Can a UAE business pay both VAT and Corporate Tax?

Yes. A business may be VAT-registered and also subject to Corporate Tax. VAT registration is based mainly on taxable supplies and imports, while Corporate Tax applies based on the Corporate Tax Law. The two obligations should be assessed separately.

Does VAT registration mean Corporate Tax registration is not required?

No. VAT registration and Corporate Tax registration are separate. A business that is registered for VAT may still need Corporate Tax registration. Similarly, a business that is not required to register for VAT may still fall within the scope of Corporate Tax.

How often are VAT and Corporate Tax returns filed in the UAE?

VAT returns are usually filed monthly or quarterly, depending on the tax period assigned by the FTA. Corporate Tax returns are filed annually and are generally due within 9 months from the end of the relevant tax period.

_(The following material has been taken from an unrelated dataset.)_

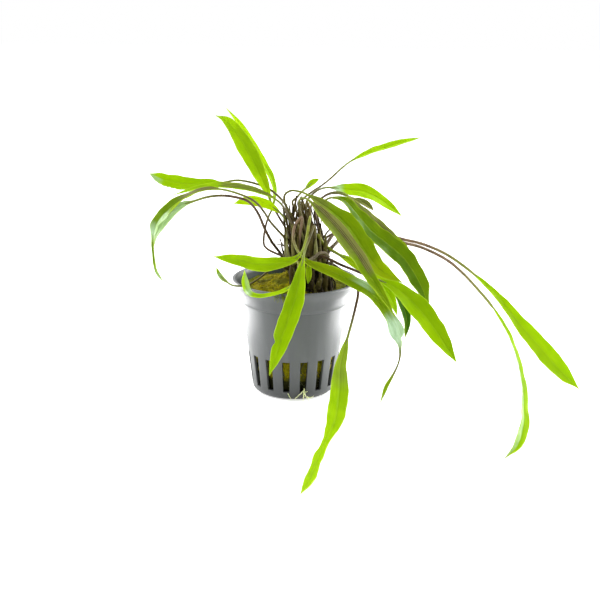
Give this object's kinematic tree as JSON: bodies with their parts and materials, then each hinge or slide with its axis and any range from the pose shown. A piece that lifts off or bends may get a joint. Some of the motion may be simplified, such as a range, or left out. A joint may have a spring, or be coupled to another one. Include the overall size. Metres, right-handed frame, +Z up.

Which tax has stricter penalties, VAT or Corporate Tax?

VAT can create frequent penalty risks because it involves regular filing and transaction-level reporting. Corporate Tax can create significant annual compliance risks because it depends on accurate financial statements, taxable income calculations, and timely return filing. Both require proper records and timely submission.

Do free zone companies need to consider VAT and Corporate Tax?

Yes. Free zone companies should review both VAT and Corporate Tax obligations. A qualifying free zone person may benefit from a 0% Corporate Tax rate on qualifying income if the required conditions are met, but this does not automatically remove VAT obligations where VAT registration or VAT compliance applies.

Can VAT paid by a business reduce Corporate Tax?

Recoverable input VAT is generally not treated as a normal business expense because it may be claimed through the VAT return. Irrecoverable VAT may affect accounting treatment depending on the nature of the expense and applicable tax rules. Businesses should review this with a tax professional before filing.